── PROVIDED RECORDS

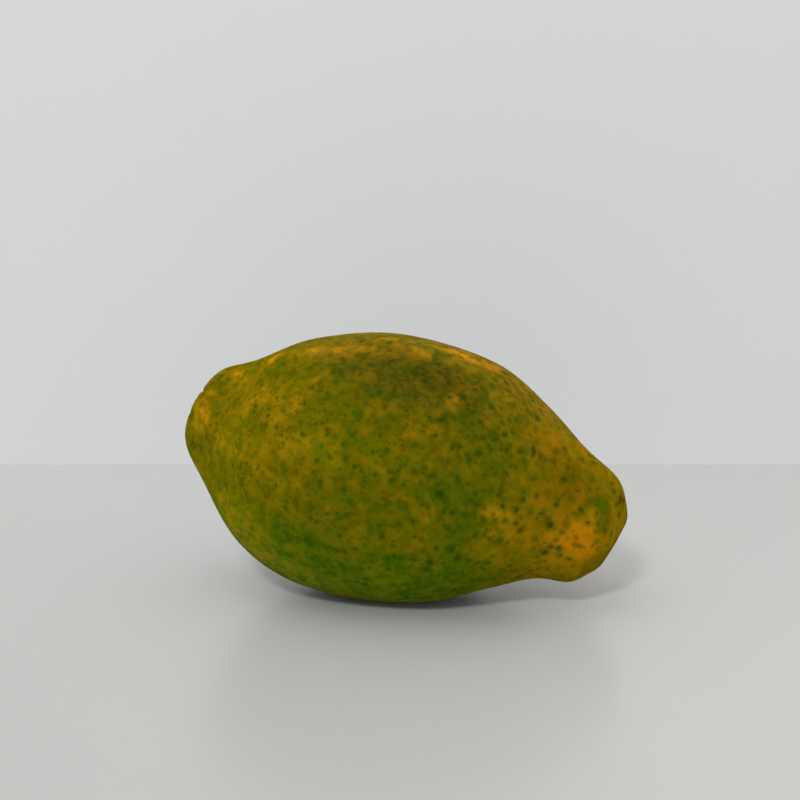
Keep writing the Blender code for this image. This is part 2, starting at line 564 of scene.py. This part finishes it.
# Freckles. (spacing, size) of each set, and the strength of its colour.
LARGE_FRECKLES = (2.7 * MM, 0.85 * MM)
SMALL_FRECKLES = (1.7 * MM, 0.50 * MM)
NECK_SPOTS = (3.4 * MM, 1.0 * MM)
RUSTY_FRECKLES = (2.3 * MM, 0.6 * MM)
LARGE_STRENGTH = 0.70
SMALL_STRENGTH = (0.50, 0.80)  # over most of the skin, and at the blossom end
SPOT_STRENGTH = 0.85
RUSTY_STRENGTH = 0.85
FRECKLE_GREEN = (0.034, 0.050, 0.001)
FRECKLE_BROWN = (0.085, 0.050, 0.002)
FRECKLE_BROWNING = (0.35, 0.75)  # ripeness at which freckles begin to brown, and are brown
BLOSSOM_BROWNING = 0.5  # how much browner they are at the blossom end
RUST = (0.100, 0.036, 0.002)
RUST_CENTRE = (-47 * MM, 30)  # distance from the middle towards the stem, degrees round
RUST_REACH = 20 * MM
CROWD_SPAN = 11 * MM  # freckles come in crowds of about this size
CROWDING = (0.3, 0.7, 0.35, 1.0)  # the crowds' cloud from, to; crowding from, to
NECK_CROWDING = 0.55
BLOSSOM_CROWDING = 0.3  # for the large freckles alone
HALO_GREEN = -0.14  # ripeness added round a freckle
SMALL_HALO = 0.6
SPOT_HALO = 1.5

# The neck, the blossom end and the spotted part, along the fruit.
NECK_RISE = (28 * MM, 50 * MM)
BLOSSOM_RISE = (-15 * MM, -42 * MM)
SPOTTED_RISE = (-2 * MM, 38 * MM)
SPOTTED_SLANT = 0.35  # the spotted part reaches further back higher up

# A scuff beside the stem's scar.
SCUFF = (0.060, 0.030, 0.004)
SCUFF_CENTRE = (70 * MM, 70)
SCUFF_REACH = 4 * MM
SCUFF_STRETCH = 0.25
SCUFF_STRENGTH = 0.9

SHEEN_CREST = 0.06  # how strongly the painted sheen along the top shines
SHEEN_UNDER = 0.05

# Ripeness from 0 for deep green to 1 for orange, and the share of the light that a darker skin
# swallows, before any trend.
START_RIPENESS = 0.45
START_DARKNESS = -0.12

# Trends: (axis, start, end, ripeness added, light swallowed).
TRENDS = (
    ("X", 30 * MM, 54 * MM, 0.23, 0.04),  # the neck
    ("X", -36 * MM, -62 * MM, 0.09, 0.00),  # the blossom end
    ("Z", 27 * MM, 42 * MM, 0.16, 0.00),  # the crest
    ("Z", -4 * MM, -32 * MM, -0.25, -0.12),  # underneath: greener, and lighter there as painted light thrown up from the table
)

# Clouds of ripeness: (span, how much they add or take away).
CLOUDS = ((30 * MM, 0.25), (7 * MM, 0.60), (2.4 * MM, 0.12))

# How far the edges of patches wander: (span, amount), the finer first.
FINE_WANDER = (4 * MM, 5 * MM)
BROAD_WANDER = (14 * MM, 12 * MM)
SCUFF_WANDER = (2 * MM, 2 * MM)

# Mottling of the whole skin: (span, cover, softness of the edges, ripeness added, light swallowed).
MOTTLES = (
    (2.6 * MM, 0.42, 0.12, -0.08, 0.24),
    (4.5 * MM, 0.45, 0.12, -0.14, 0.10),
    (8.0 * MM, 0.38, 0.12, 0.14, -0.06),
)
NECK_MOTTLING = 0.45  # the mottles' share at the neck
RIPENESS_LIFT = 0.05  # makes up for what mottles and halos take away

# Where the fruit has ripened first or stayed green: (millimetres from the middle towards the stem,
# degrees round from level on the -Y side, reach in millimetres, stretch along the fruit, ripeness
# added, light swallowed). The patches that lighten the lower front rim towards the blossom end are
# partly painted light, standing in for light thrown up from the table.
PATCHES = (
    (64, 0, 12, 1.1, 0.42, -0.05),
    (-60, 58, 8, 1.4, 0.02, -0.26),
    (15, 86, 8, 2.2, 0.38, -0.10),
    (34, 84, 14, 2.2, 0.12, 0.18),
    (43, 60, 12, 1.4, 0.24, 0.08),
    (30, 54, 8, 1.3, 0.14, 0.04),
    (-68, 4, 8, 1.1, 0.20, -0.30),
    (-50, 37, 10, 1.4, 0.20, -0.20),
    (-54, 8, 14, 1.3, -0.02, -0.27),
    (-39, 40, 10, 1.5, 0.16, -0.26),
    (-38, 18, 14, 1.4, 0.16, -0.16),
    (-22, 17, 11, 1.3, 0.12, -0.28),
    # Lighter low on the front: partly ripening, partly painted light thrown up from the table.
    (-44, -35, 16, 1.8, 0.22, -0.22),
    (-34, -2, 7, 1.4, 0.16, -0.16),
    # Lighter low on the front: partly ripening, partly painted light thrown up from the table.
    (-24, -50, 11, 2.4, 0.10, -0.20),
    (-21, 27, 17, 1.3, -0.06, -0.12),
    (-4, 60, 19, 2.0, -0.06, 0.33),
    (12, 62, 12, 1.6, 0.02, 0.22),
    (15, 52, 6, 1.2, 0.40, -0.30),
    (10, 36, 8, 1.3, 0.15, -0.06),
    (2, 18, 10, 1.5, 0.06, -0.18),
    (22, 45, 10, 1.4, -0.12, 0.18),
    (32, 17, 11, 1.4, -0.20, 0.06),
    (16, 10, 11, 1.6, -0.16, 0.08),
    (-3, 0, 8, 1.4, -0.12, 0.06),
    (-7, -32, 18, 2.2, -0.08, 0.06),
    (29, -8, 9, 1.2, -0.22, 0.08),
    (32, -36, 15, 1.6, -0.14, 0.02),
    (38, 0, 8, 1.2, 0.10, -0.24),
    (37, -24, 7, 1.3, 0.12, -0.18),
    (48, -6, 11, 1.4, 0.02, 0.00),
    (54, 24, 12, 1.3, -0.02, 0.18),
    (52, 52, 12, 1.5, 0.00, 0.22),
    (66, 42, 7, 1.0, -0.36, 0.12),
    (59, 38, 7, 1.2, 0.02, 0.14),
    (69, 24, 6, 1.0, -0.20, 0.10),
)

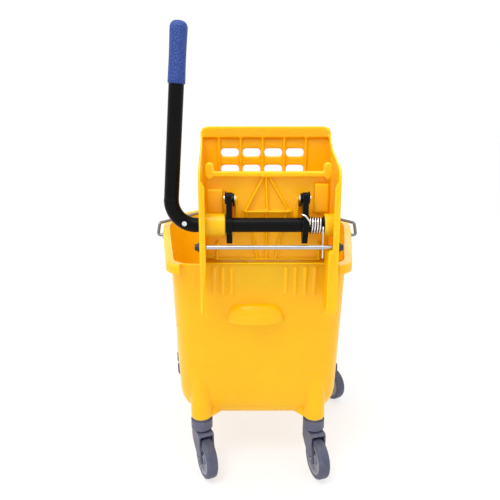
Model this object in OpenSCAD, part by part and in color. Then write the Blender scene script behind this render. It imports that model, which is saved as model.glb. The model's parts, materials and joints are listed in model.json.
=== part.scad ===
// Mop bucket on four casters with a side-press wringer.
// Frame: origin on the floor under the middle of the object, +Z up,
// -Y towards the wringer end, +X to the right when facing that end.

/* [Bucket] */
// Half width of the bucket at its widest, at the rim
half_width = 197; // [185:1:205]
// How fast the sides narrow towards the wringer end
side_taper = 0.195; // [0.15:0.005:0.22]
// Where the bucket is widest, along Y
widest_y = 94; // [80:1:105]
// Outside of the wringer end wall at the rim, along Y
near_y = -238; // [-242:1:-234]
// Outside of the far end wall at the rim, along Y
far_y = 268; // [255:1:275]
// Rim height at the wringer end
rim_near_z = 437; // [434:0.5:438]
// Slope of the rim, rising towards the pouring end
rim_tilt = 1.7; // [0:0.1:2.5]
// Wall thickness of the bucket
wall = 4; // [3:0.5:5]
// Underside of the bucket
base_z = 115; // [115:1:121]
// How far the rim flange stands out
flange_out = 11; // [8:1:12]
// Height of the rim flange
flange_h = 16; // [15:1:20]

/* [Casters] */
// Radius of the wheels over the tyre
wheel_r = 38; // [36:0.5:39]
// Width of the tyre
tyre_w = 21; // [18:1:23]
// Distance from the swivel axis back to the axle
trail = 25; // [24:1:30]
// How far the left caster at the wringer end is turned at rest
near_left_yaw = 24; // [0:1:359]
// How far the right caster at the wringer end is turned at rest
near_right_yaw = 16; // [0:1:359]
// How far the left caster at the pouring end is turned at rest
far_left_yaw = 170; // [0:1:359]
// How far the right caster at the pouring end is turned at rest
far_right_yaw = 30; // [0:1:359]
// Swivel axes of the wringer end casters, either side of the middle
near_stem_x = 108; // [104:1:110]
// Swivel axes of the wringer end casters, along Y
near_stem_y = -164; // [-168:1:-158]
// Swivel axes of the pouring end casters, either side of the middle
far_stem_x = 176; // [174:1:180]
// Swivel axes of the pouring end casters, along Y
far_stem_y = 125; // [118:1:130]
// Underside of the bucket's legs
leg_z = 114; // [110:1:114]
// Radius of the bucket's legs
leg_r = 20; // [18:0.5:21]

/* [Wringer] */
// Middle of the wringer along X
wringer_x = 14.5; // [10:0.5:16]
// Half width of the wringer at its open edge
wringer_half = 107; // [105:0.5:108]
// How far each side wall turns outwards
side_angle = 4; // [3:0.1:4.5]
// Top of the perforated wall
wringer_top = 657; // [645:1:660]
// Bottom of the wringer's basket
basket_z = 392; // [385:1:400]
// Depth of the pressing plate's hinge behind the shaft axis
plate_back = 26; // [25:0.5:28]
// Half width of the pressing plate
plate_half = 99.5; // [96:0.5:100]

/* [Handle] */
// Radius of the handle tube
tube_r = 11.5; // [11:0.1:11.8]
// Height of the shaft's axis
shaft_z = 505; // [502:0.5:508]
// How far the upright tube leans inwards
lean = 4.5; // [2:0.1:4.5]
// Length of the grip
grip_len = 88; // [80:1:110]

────

* _SET EXERCISE_
Give back exactly the lines from the beginning of the records through the line containing "START_DARKNESS = -0.12", and only those.

* _RESPONSE_
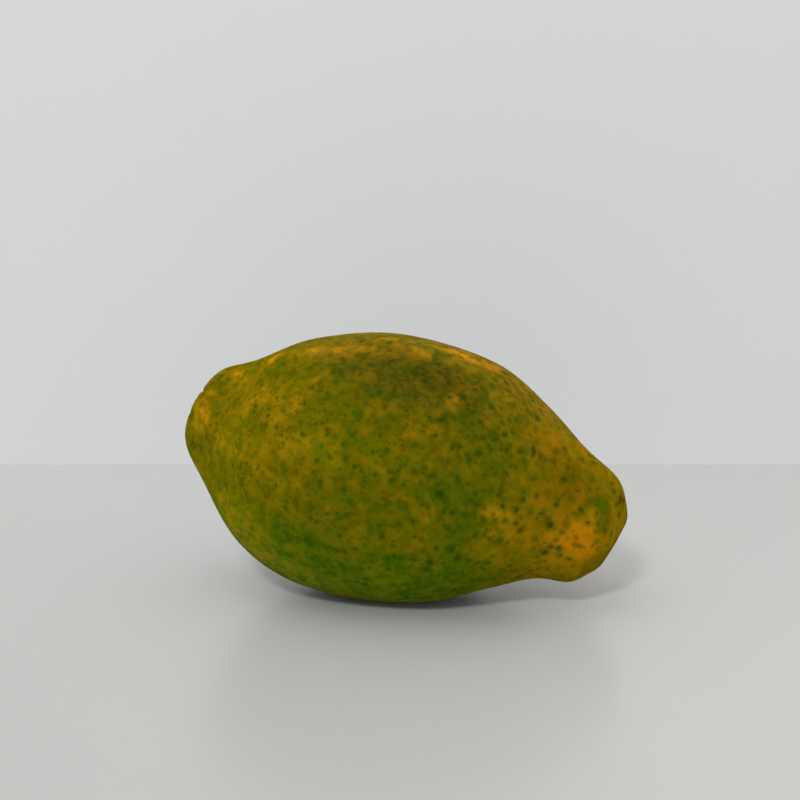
Keep writing the Blender code for this image. This is part 2, starting at line 564 of scene.py. This part finishes it.
# Freckles. (spacing, size) of each set, and the strength of its colour.
LARGE_FRECKLES = (2.7 * MM, 0.85 * MM)
SMALL_FRECKLES = (1.7 * MM, 0.50 * MM)
NECK_SPOTS = (3.4 * MM, 1.0 * MM)
RUSTY_FRECKLES = (2.3 * MM, 0.6 * MM)
LARGE_STRENGTH = 0.70
SMALL_STRENGTH = (0.50, 0.80)  # over most of the skin, and at the blossom end
SPOT_STRENGTH = 0.85
RUSTY_STRENGTH = 0.85
FRECKLE_GREEN = (0.034, 0.050, 0.001)
FRECKLE_BROWN = (0.085, 0.050, 0.002)
FRECKLE_BROWNING = (0.35, 0.75)  # ripeness at which freckles begin to brown, and are brown
BLOSSOM_BROWNING = 0.5  # how much browner they are at the blossom end
RUST = (0.100, 0.036, 0.002)
RUST_CENTRE = (-47 * MM, 30)  # distance from the middle towards the stem, degrees round
RUST_REACH = 20 * MM
CROWD_SPAN = 11 * MM  # freckles come in crowds of about this size
CROWDING = (0.3, 0.7, 0.35, 1.0)  # the crowds' cloud from, to; crowding from, to
NECK_CROWDING = 0.55
BLOSSOM_CROWDING = 0.3  # for the large freckles alone
HALO_GREEN = -0.14  # ripeness added round a freckle
SMALL_HALO = 0.6
SPOT_HALO = 1.5

# The neck, the blossom end and the spotted part, along the fruit.
NECK_RISE = (28 * MM, 50 * MM)
BLOSSOM_RISE = (-15 * MM, -42 * MM)
SPOTTED_RISE = (-2 * MM, 38 * MM)
SPOTTED_SLANT = 0.35  # the spotted part reaches further back higher up

# A scuff beside the stem's scar.
SCUFF = (0.060, 0.030, 0.004)
SCUFF_CENTRE = (70 * MM, 70)
SCUFF_REACH = 4 * MM
SCUFF_STRETCH = 0.25
SCUFF_STRENGTH = 0.9

SHEEN_CREST = 0.06  # how strongly the painted sheen along the top shines
SHEEN_UNDER = 0.05

# Ripeness from 0 for deep green to 1 for orange, and the share of the light that a darker skin
# swallows, before any trend.
START_RIPENESS = 0.45
START_DARKNESS = -0.12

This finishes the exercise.